Aim: Copy the full set of lines exactly as given.

Dataset excerpt:
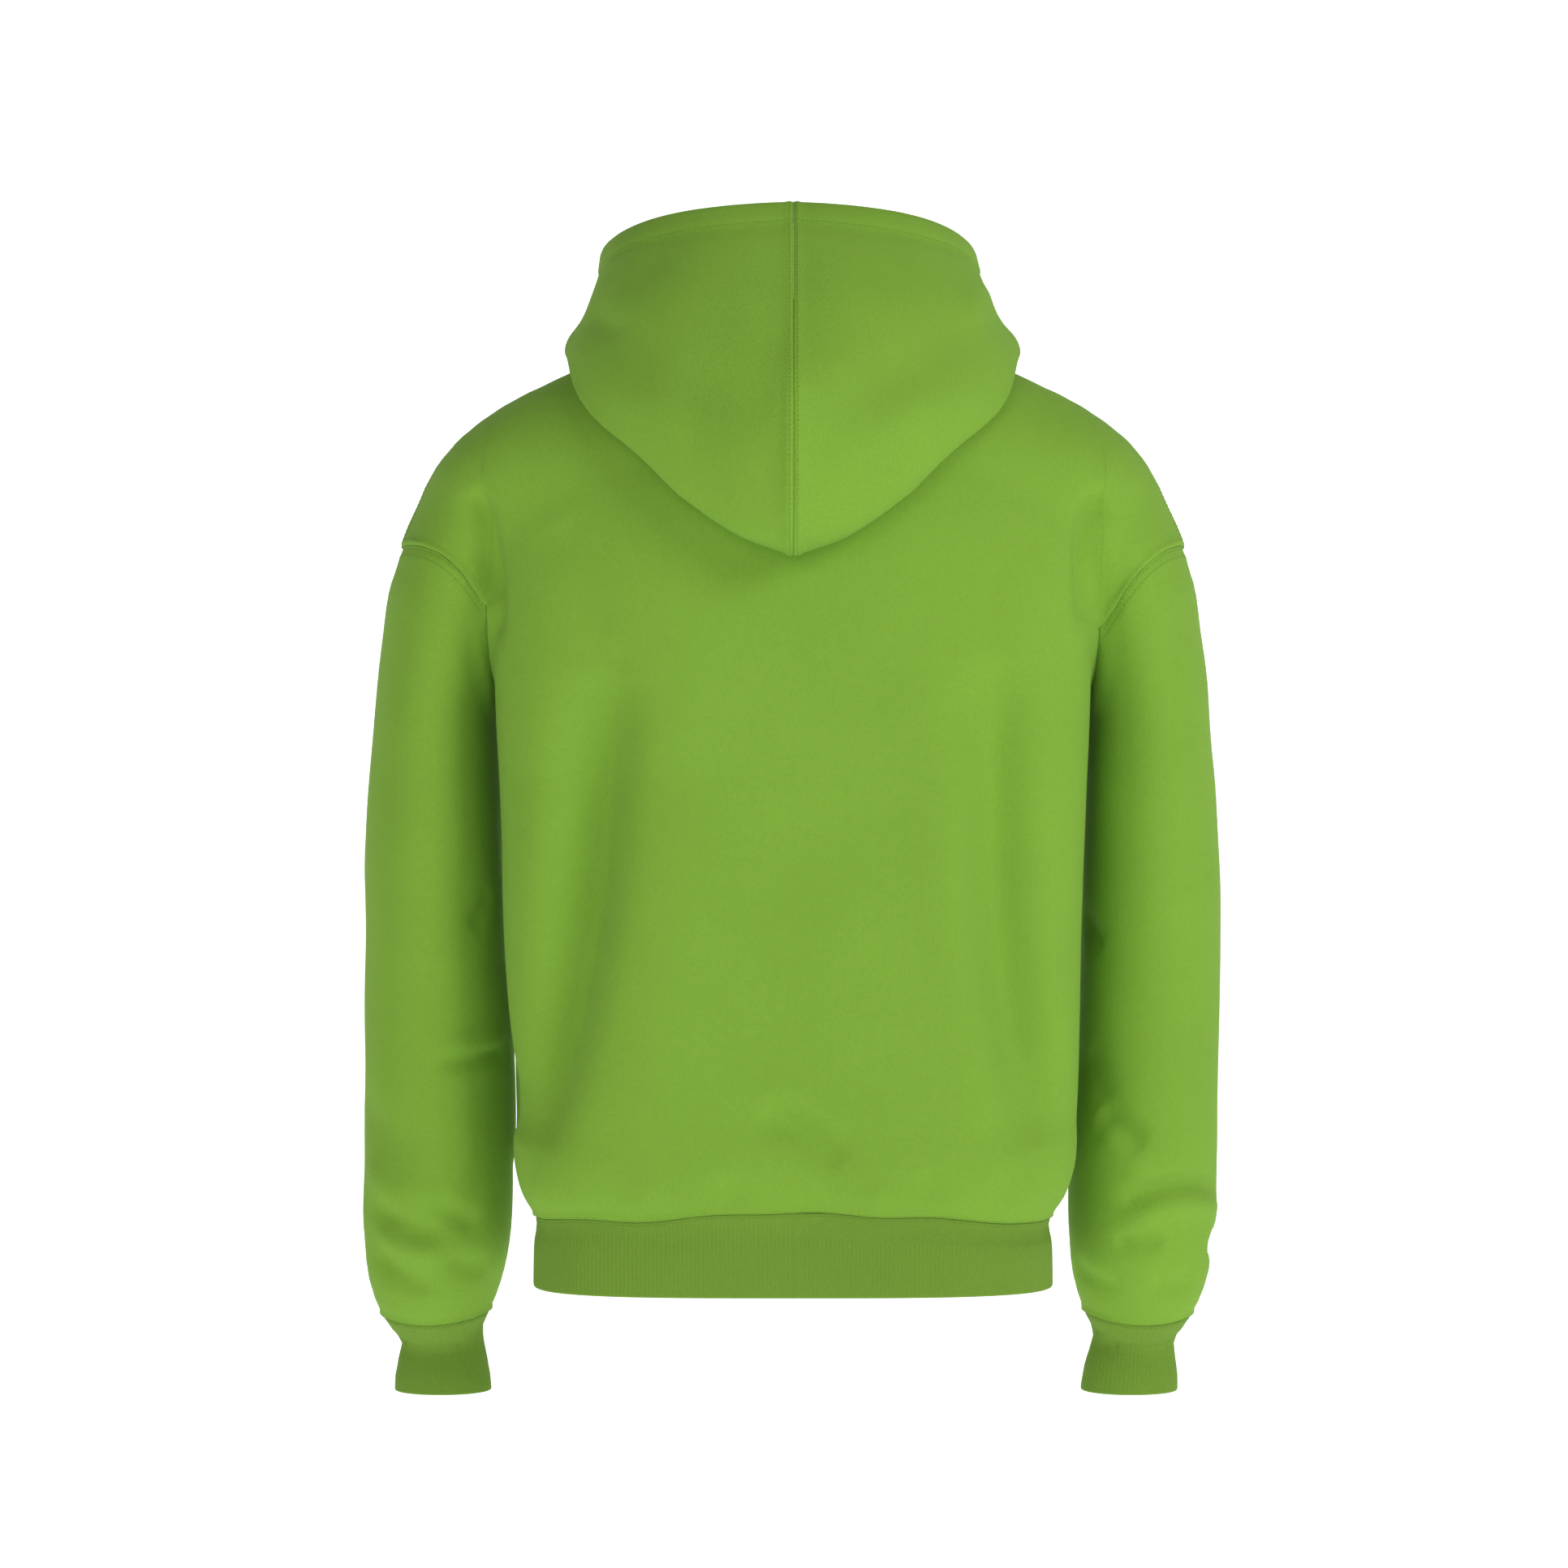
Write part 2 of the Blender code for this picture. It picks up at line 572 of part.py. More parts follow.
def hood_half(quarters, side):
    """Half of the hood from centre back to centre front; rows run from the neck to the rim."""
    neck = np.concatenate([quarters[side, 1][0][-1, :NECK_COLUMNS + 1],
                           quarters[side, -1][0][-1, NECK_COLUMNS - 1::-1]])
    angles = np.linspace(0, 180, len(neck))
    narrow = 1.0 if side > 0 else RIGHT_RIM
    columns = []
    for seam, angle in zip(neck, angles):
        turn = np.radians(angle)
        out = np.array([side * np.sin(turn), np.cos(turn), 0.0])
        up = np.array([0.0, 0.0, 1.0])

        def at(name, share=1.0):
            reach, height = (column(HOOD, f"{name}_{part}", angle) for part in "rz")
            squeeze = 1 - (1 - narrow) * share * abs(np.sin(turn))
            return reach * squeeze * out + height * up

        rise, run = column(HOOD, "stand", angle), column(HOOD, "roll", angle)
        stand = seam + rise * up + run / 4 * out
        roll = seam + (rise + 0.004) * up + run * out
        heel = at("heel", 0.0)
        points = np.array([seam, stand, roll, (roll + heel) / 2, heel, at("low", 0.0),
                           at("wide", 0.0), at("mid", 0.5), at("rim")])
        knots = np.r_[0, np.cumsum(np.linalg.norm(np.diff(points, axis=0), axis=1))]
        under = np.interp(UNDERSIDE_LINES, np.arange(len(points)), knots)
        over = np.linspace(under[-1], knots[-1] - EDGE_DEPTH, OVERSIDE_ROWS + 1)
        rows = np.concatenate([under, over[1:], knots[-1:]])
        columns.append(np.stack([through(knots, points[:, k], rows) for k in range(3)], axis=1))
    grid = np.stack(columns, axis=1)
    grid = lift_off(grid)
    for _ in range(SMOOTH_ROUNDS):
        onward, back = grid[2:-1] - grid[1:-2], grid[:-3] - grid[1:-2]
        near = np.minimum(np.linalg.norm(onward, axis=-1), np.linalg.norm(back, axis=-1))
        share = 0.25 * np.clip(1 - near / CROWDED, 0, 1)
        grid[1:-2] += share[..., None] * (onward + back)
    grid = lift_off(grid)
    grid[:, [0, -1], 0] = 0.0
    along, across = np.gradient(grid, axis=0), np.gradient(grid, axis=1)
    lay = np.cross(along, across) * side
    lay[:, [0, -1], 0] = 0.0
    lay /= np.linalg.norm(lay, axis=-1, keepdims=True)
    return grid, lay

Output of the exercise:
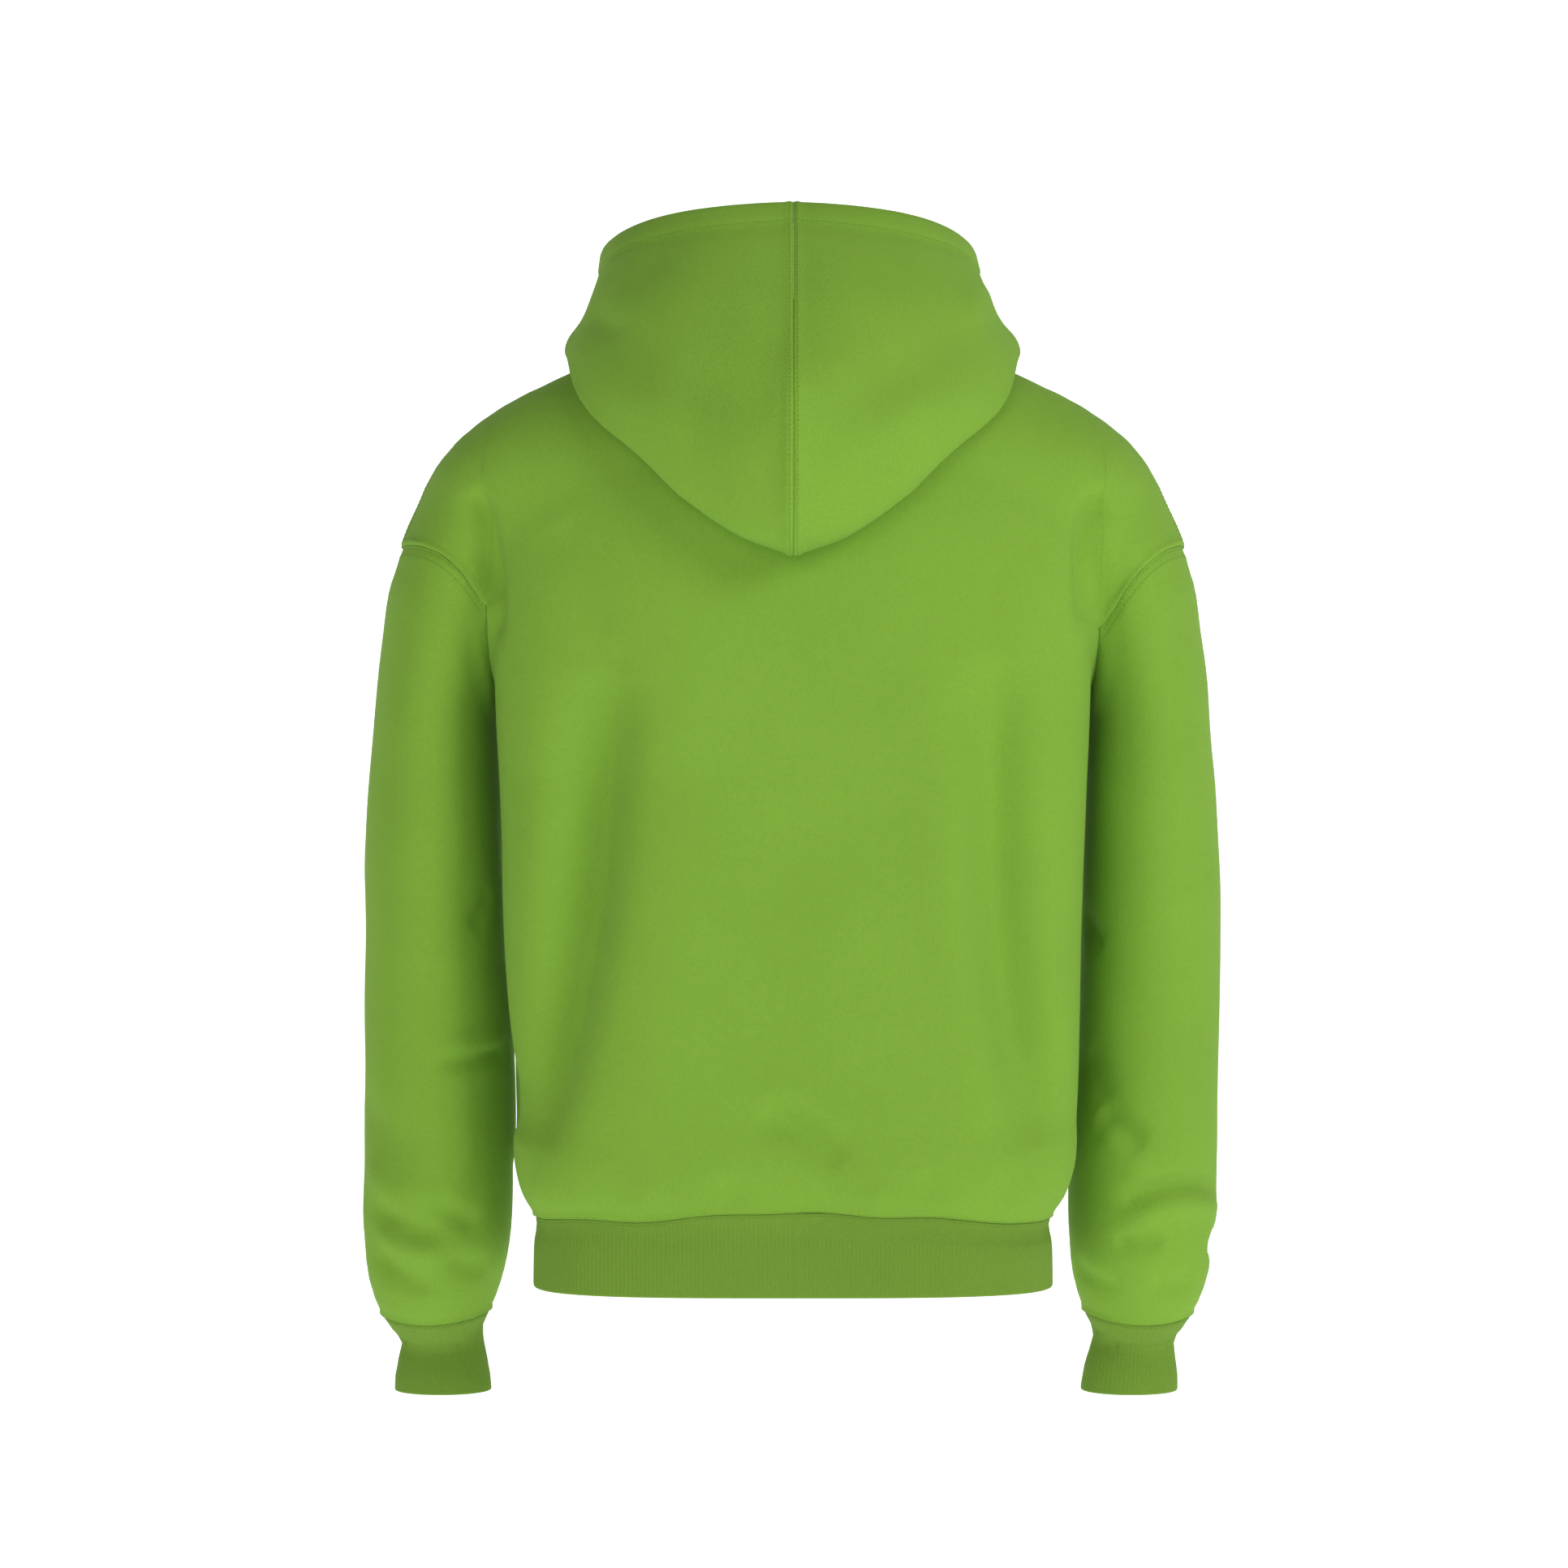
Write part 2 of the Blender code for this picture. It picks up at line 572 of part.py. More parts follow.
def hood_half(quarters, side):
    """Half of the hood from centre back to centre front; rows run from the neck to the rim."""
    neck = np.concatenate([quarters[side, 1][0][-1, :NECK_COLUMNS + 1],
                           quarters[side, -1][0][-1, NECK_COLUMNS - 1::-1]])
    angles = np.linspace(0, 180, len(neck))
    narrow = 1.0 if side > 0 else RIGHT_RIM
    columns = []
    for seam, angle in zip(neck, angles):
        turn = np.radians(angle)
        out = np.array([side * np.sin(turn), np.cos(turn), 0.0])
        up = np.array([0.0, 0.0, 1.0])

        def at(name, share=1.0):
            reach, height = (column(HOOD, f"{name}_{part}", angle) for part in "rz")
            squeeze = 1 - (1 - narrow) * share * abs(np.sin(turn))
            return reach * squeeze * out + height * up

        rise, run = column(HOOD, "stand", angle), column(HOOD, "roll", angle)
        stand = seam + rise * up + run / 4 * out
        roll = seam + (rise + 0.004) * up + run * out
        heel = at("heel", 0.0)
        points = np.array([seam, stand, roll, (roll + heel) / 2, heel, at("low", 0.0),
                           at("wide", 0.0), at("mid", 0.5), at("rim")])
        knots = np.r_[0, np.cumsum(np.linalg.norm(np.diff(points, axis=0), axis=1))]
        under = np.interp(UNDERSIDE_LINES, np.arange(len(points)), knots)
        over = np.linspace(under[-1], knots[-1] - EDGE_DEPTH, OVERSIDE_ROWS + 1)
        rows = np.concatenate([under, over[1:], knots[-1:]])
        columns.append(np.stack([through(knots, points[:, k], rows) for k in range(3)], axis=1))
    grid = np.stack(columns, axis=1)
    grid = lift_off(grid)
    for _ in range(SMOOTH_ROUNDS):
        onward, back = grid[2:-1] - grid[1:-2], grid[:-3] - grid[1:-2]
        near = np.minimum(np.linalg.norm(onward, axis=-1), np.linalg.norm(back, axis=-1))
        share = 0.25 * np.clip(1 - near / CROWDED, 0, 1)
        grid[1:-2] += share[..., None] * (onward + back)
    grid = lift_off(grid)
    grid[:, [0, -1], 0] = 0.0
    along, across = np.gradient(grid, axis=0), np.gradient(grid, axis=1)
    lay = np.cross(along, across) * side
    lay[:, [0, -1], 0] = 0.0
    lay /= np.linalg.norm(lay, axis=-1, keepdims=True)
    return grid, lay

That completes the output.